• Material provided:
▬▬▬▬▬▬

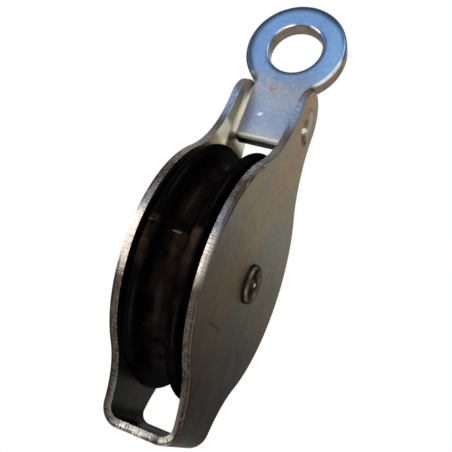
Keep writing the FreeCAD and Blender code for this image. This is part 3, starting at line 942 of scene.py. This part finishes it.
def stains(f):
    """Brown marks at the front edge and around the tenon, and a scratch below the axle."""
    band = f.times(
        f.span(from_axle(f), 0.0367, 0.0377), f.near(f.z, -0.0660, 0.0150),
        f.span(f.y, -0.020, -0.026), f.span(f.grain(0.45, 4, 0.7, (1, 1, 0.5), 3.4), 0.34, 0.44),
    )
    blotch = f.times(
        f.spot(f.y, f.z, (-0.0347, -0.0628), (0.0026, 0.0026), 60),
        f.span(f.grain(0.8, 3, 0.6, shift=4.9), 0.42, 0.56), on_right(f),
    )
    dots = f.times(
        f.spot(f.y, f.z, (-0.0262, -0.0533), (0.0036, 0.0015), 25),
        f.span(f.grain(0.6, 3, 0.6, shift=2.3), 0.40, 0.52),
    )
    bent = f.wander(f.z, f.grain(0.09, 1, shift=0.7), 0.0035)
    scratch = f.times(
        f.near(bent, -0.0990, 0.0007), f.near(f.y, -0.0170, 0.0075), on_right(f), 0.55
    )
    return f.most(band, blotch, dots, scratch, around_tenon(f))


print("stains: a band, a blotch, dots, a scratch, rust and a pit")

# %% [markdown]
# ### Sheared edges of the strap
#
# A sheared edge is bare steel. The die leaves fine lines across it, its inner part is broken, and
# its outer corner holds grease. Its tone changes up the height as painted light and shade, and a
# painted highlight lies on it beside the axle, on the torn edge of the web and on its lower inner
# side. The lines follow the note that counts along the rim, and not the place in space, so that they
# stay square to the edge round every curve.

# %% Sheared edges and the finish of the strap
def edge_colour(f, skin, along):
    """The bare sheared edge, its painted light and shade, its die lines, its broken part and the
    grease on its corner.
    """
    # The tone up the height and the three tints below are painted light and shade.
    edge = f.ramp(
        f.straight_span(f.z, -0.134, -0.014),
        (0.0, 84, 76, 71), (0.1, 64, 57, 53), (0.2, 80, 74, 68), (0.3, 78, 69, 62),
        (0.55, 76, 67, 61), (0.92, 88, 86, 88), (1.0, 140, 130, 120),
    )
    for rise, fall, tint in (
        ((-0.063, -0.056), (-0.037, -0.046), (120, 119, 117)),
        ((-0.037, -0.030), (-0.019, -0.025), (114, 128, 156)),
        ((-0.086, -0.078), (-0.0650, -0.0745), (116, 117, 126)),
    ):
        edge = f.lay(edge, f.times(f.span(f.z, *rise), f.span(f.z, *fall)), *tint)
    left = f.span(f.x, 0.001, -0.001)
    longer = f.times(left, 0.0025)
    outward = f.times(f.span(skin, -0.4, 0.1), f.rest(left))
    # A painted highlight along the edge beside the axle.
    painted_sheen = f.times(
        f.span(f.plus(f.z, longer), -0.0945, -0.0885), f.span(f.less(f.z, longer), -0.0755, -0.0835),
        f.rest(f.times(outward, 0.55)),
    )
    edge = f.lay(edge, painted_sheen, 214, 205, 196)
    web = f.most(f.near(f.x, -0.0010, 0.0082), f.near(f.x, 0.0090, 0.0026))
    web = f.times(web, f.span(f.z, -0.1285, -0.1308))
    # A painted highlight on the torn edge of the web.
    edge = f.lay(edge, web, 196, 193, 190)

    edge = f.vary(edge, 0.55, f.lines(along, 2.4), (0.36, 118, 116, 112), (0.64, 228, 226, 222))
    rough_part = f.most(
        f.times(f.span(skin, 0.1, -0.3), 0.45), f.times(f.span(f.z, -0.095, -0.110), 0.75),
        f.times(f.near(f.z, -0.0610, 0.0110), 0.7), f.times(web, 0.6),
    )
    broken = f.grain(0.8, 5, 0.8, shift=5.5)
    edge = f.vary(edge, rough_part, broken, (0.40, 64, 60, 56), (0.60, 246, 244, 240))
    left_low = f.times(
        left, 0.45, f.span(f.z, -0.106, -0.116), f.rest(f.span(f.z, -0.1265, -0.1295))
    )
    torn_part = f.most(f.times(web, 0.75), left_low)
    torn = f.lines(along, 1.5, 2.0)
    edge = f.vary(edge, torn_part, torn, (0.40, 70, 68, 66), (0.56, 236, 235, 233))

    # A painted highlight on the lower inner side of the edge.
    inward_side = f.times(f.span(skin, 0.0, -0.5), f.span(f.z, -0.116, -0.124), 0.4)
    edge = f.lay(edge, inward_side, 118, 113, 110)
    patches = f.span(f.grain(0.35, 4, 0.6, shift=7.7), 0.28, 0.58)
    below = f.most(f.span(f.z, -0.088, -0.094), f.near(f.z, -0.0665, 0.0140))
    edge = f.lay(edge, f.times(f.near(skin, 0.55, 0.34), patches, below, 0.8), 42, 32, 28)
    right_bend = f.times(
        f.span(f.x, 0.0096, 0.0114), f.span(f.z, -0.1240, -0.1290), f.span(skin, -0.5, 0.3), 0.8
    )
    edge = f.lay(edge, right_bend, 40, 27, 25)
    where = f.most(f.rest(left), f.span(f.z, -0.098, -0.108))
    return f.lay(edge, f.times(f.span(skin, 0.40, 0.85), where, 0.62), 46, 37, 32)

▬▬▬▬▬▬

• What is asked: Your task is to reproduce the whole listing exactly.

• Answer to the exercise:
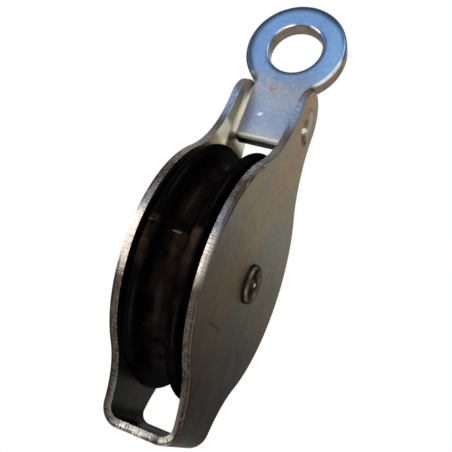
Keep writing the FreeCAD and Blender code for this image. This is part 3, starting at line 942 of scene.py. This part finishes it.
def stains(f):
    """Brown marks at the front edge and around the tenon, and a scratch below the axle."""
    band = f.times(
        f.span(from_axle(f), 0.0367, 0.0377), f.near(f.z, -0.0660, 0.0150),
        f.span(f.y, -0.020, -0.026), f.span(f.grain(0.45, 4, 0.7, (1, 1, 0.5), 3.4), 0.34, 0.44),
    )
    blotch = f.times(
        f.spot(f.y, f.z, (-0.0347, -0.0628), (0.0026, 0.0026), 60),
        f.span(f.grain(0.8, 3, 0.6, shift=4.9), 0.42, 0.56), on_right(f),
    )
    dots = f.times(
        f.spot(f.y, f.z, (-0.0262, -0.0533), (0.0036, 0.0015), 25),
        f.span(f.grain(0.6, 3, 0.6, shift=2.3), 0.40, 0.52),
    )
    bent = f.wander(f.z, f.grain(0.09, 1, shift=0.7), 0.0035)
    scratch = f.times(
        f.near(bent, -0.0990, 0.0007), f.near(f.y, -0.0170, 0.0075), on_right(f), 0.55
    )
    return f.most(band, blotch, dots, scratch, around_tenon(f))


print("stains: a band, a blotch, dots, a scratch, rust and a pit")

# %% [markdown]
# ### Sheared edges of the strap
#
# A sheared edge is bare steel. The die leaves fine lines across it, its inner part is broken, and
# its outer corner holds grease. Its tone changes up the height as painted light and shade, and a
# painted highlight lies on it beside the axle, on the torn edge of the web and on its lower inner
# side. The lines follow the note that counts along the rim, and not the place in space, so that they
# stay square to the edge round every curve.

# %% Sheared edges and the finish of the strap
def edge_colour(f, skin, along):
    """The bare sheared edge, its painted light and shade, its die lines, its broken part and the
    grease on its corner.
    """
    # The tone up the height and the three tints below are painted light and shade.
    edge = f.ramp(
        f.straight_span(f.z, -0.134, -0.014),
        (0.0, 84, 76, 71), (0.1, 64, 57, 53), (0.2, 80, 74, 68), (0.3, 78, 69, 62),
        (0.55, 76, 67, 61), (0.92, 88, 86, 88), (1.0, 140, 130, 120),
    )
    for rise, fall, tint in (
        ((-0.063, -0.056), (-0.037, -0.046), (120, 119, 117)),
        ((-0.037, -0.030), (-0.019, -0.025), (114, 128, 156)),
        ((-0.086, -0.078), (-0.0650, -0.0745), (116, 117, 126)),
    ):
        edge = f.lay(edge, f.times(f.span(f.z, *rise), f.span(f.z, *fall)), *tint)
    left = f.span(f.x, 0.001, -0.001)
    longer = f.times(left, 0.0025)
    outward = f.times(f.span(skin, -0.4, 0.1), f.rest(left))
    # A painted highlight along the edge beside the axle.
    painted_sheen = f.times(
        f.span(f.plus(f.z, longer), -0.0945, -0.0885), f.span(f.less(f.z, longer), -0.0755, -0.0835),
        f.rest(f.times(outward, 0.55)),
    )
    edge = f.lay(edge, painted_sheen, 214, 205, 196)
    web = f.most(f.near(f.x, -0.0010, 0.0082), f.near(f.x, 0.0090, 0.0026))
    web = f.times(web, f.span(f.z, -0.1285, -0.1308))
    # A painted highlight on the torn edge of the web.
    edge = f.lay(edge, web, 196, 193, 190)

    edge = f.vary(edge, 0.55, f.lines(along, 2.4), (0.36, 118, 116, 112), (0.64, 228, 226, 222))
    rough_part = f.most(
        f.times(f.span(skin, 0.1, -0.3), 0.45), f.times(f.span(f.z, -0.095, -0.110), 0.75),
        f.times(f.near(f.z, -0.0610, 0.0110), 0.7), f.times(web, 0.6),
    )
    broken = f.grain(0.8, 5, 0.8, shift=5.5)
    edge = f.vary(edge, rough_part, broken, (0.40, 64, 60, 56), (0.60, 246, 244, 240))
    left_low = f.times(
        left, 0.45, f.span(f.z, -0.106, -0.116), f.rest(f.span(f.z, -0.1265, -0.1295))
    )
    torn_part = f.most(f.times(web, 0.75), left_low)
    torn = f.lines(along, 1.5, 2.0)
    edge = f.vary(edge, torn_part, torn, (0.40, 70, 68, 66), (0.56, 236, 235, 233))

    # A painted highlight on the lower inner side of the edge.
    inward_side = f.times(f.span(skin, 0.0, -0.5), f.span(f.z, -0.116, -0.124), 0.4)
    edge = f.lay(edge, inward_side, 118, 113, 110)
    patches = f.span(f.grain(0.35, 4, 0.6, shift=7.7), 0.28, 0.58)
    below = f.most(f.span(f.z, -0.088, -0.094), f.near(f.z, -0.0665, 0.0140))
    edge = f.lay(edge, f.times(f.near(skin, 0.55, 0.34), patches, below, 0.8), 42, 32, 28)
    right_bend = f.times(
        f.span(f.x, 0.0096, 0.0114), f.span(f.z, -0.1240, -0.1290), f.span(skin, -0.5, 0.3), 0.8
    )
    edge = f.lay(edge, right_bend, 40, 27, 25)
    where = f.most(f.rest(left), f.span(f.z, -0.098, -0.108))
    return f.lay(edge, f.times(f.span(skin, 0.40, 0.85), where, 0.62), 46, 37, 32)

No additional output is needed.